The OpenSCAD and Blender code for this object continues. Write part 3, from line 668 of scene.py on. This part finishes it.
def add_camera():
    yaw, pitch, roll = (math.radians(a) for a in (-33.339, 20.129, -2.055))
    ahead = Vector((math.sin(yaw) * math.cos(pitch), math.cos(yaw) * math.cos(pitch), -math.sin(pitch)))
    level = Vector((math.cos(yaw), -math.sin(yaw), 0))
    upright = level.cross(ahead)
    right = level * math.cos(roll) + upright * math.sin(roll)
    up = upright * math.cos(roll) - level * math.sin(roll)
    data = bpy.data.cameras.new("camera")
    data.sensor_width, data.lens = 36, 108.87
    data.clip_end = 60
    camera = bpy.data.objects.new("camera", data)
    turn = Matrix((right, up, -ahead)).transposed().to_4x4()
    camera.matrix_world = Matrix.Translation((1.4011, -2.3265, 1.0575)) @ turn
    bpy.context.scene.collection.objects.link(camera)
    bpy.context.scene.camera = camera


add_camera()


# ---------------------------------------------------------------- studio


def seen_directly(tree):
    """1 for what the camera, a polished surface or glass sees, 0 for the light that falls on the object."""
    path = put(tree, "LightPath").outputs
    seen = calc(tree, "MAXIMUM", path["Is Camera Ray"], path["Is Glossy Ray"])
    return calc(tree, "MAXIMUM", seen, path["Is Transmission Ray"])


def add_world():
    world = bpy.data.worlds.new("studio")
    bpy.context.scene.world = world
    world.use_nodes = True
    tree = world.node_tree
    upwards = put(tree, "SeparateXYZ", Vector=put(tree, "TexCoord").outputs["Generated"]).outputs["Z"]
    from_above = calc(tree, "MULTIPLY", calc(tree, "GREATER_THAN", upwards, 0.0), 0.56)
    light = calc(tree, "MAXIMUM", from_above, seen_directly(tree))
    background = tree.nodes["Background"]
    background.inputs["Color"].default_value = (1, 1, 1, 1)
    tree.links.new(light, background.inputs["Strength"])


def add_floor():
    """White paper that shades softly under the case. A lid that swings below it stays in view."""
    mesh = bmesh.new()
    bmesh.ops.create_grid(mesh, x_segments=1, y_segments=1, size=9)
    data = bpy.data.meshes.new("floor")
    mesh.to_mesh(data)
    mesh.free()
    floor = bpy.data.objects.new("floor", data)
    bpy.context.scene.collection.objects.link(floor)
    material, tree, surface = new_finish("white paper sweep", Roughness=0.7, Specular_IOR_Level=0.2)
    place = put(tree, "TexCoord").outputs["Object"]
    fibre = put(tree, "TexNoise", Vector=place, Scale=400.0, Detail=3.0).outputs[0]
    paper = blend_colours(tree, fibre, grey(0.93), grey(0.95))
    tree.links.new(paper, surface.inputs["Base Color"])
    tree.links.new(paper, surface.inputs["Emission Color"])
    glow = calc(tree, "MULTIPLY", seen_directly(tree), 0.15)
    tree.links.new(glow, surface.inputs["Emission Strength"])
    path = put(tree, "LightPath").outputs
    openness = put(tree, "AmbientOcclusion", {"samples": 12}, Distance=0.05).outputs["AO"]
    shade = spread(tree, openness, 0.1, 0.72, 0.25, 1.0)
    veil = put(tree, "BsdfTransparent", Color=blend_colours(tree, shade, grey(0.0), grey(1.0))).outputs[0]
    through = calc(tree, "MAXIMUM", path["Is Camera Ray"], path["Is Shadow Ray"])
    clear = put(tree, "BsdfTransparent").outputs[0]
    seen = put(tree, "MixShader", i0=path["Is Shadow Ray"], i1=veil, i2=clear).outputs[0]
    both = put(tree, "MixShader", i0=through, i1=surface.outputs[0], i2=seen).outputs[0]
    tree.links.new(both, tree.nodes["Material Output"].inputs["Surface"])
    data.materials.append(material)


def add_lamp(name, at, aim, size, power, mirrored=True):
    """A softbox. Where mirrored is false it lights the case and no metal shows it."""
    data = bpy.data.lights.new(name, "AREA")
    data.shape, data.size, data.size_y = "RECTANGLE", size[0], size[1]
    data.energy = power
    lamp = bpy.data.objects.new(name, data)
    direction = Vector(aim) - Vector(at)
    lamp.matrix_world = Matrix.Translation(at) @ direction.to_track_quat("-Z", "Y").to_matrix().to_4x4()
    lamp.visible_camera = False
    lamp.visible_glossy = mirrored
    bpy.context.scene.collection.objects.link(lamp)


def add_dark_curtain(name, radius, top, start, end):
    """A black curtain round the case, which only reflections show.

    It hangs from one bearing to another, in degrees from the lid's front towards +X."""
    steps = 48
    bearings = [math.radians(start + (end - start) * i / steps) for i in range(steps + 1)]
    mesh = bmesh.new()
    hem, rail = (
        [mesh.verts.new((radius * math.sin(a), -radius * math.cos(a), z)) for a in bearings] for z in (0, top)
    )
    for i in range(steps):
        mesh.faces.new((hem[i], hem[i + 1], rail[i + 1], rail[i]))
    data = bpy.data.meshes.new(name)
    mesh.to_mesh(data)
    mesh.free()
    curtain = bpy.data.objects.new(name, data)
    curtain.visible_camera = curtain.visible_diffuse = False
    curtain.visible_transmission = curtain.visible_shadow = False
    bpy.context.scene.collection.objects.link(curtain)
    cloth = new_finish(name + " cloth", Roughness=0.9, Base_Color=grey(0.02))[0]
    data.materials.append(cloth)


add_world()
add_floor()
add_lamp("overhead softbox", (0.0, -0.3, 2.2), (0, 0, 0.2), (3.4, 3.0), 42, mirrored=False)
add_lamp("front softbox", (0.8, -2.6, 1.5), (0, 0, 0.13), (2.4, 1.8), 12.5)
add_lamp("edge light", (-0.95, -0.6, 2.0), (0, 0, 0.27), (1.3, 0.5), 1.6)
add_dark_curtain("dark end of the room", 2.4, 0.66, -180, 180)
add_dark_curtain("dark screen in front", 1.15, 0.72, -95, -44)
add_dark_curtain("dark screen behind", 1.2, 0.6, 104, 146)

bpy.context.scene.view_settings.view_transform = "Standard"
---
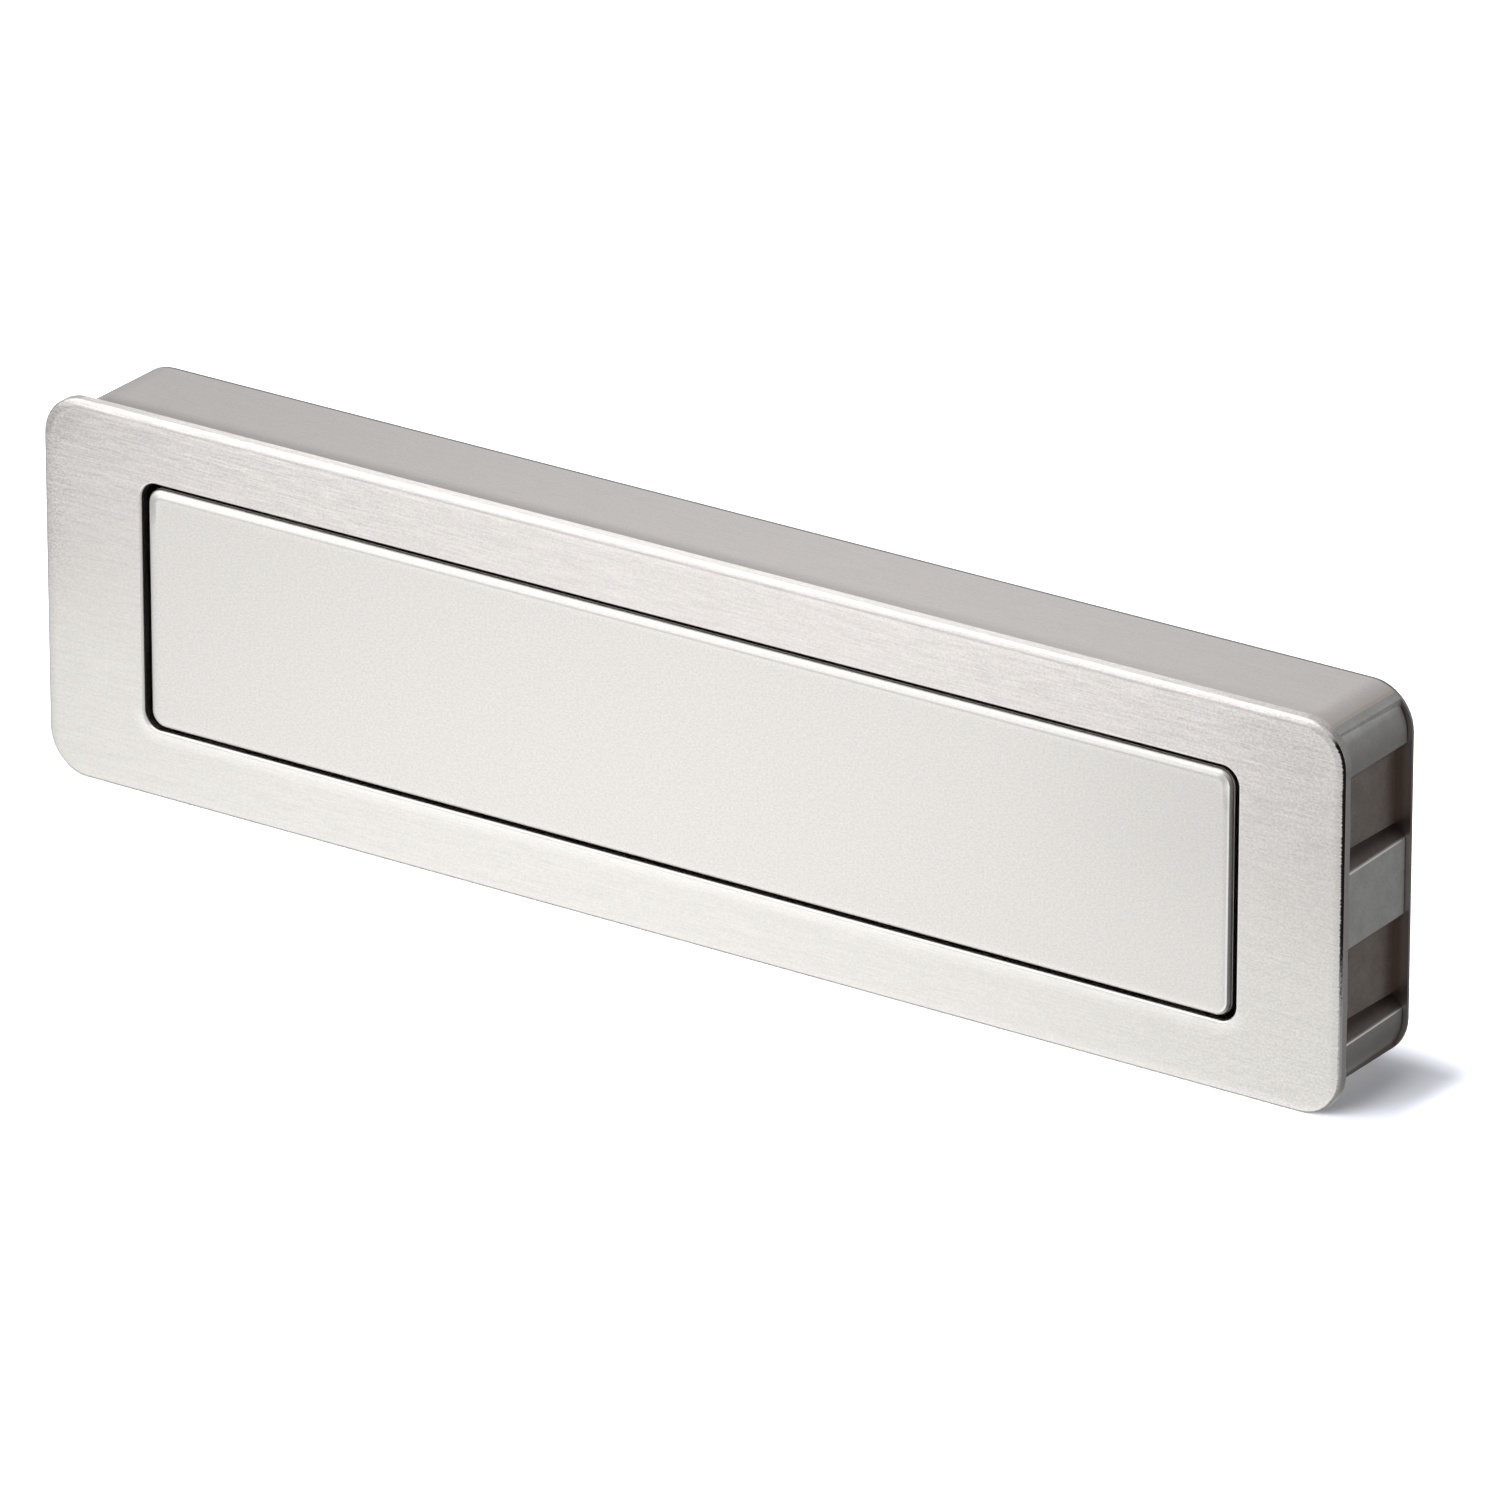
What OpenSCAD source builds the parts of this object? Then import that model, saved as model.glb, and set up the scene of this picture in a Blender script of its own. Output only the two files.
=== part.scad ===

#### Work to be completed:
Search the entries for the word "only", then gather every line that has it.

#### Task solution:
    """A black curtain round the case, which only reflections show.
What OpenSCAD source builds the parts of this object? Then import that model, saved as model.glb, and set up the scene of this picture in a Blender script of its own. Output only the two files.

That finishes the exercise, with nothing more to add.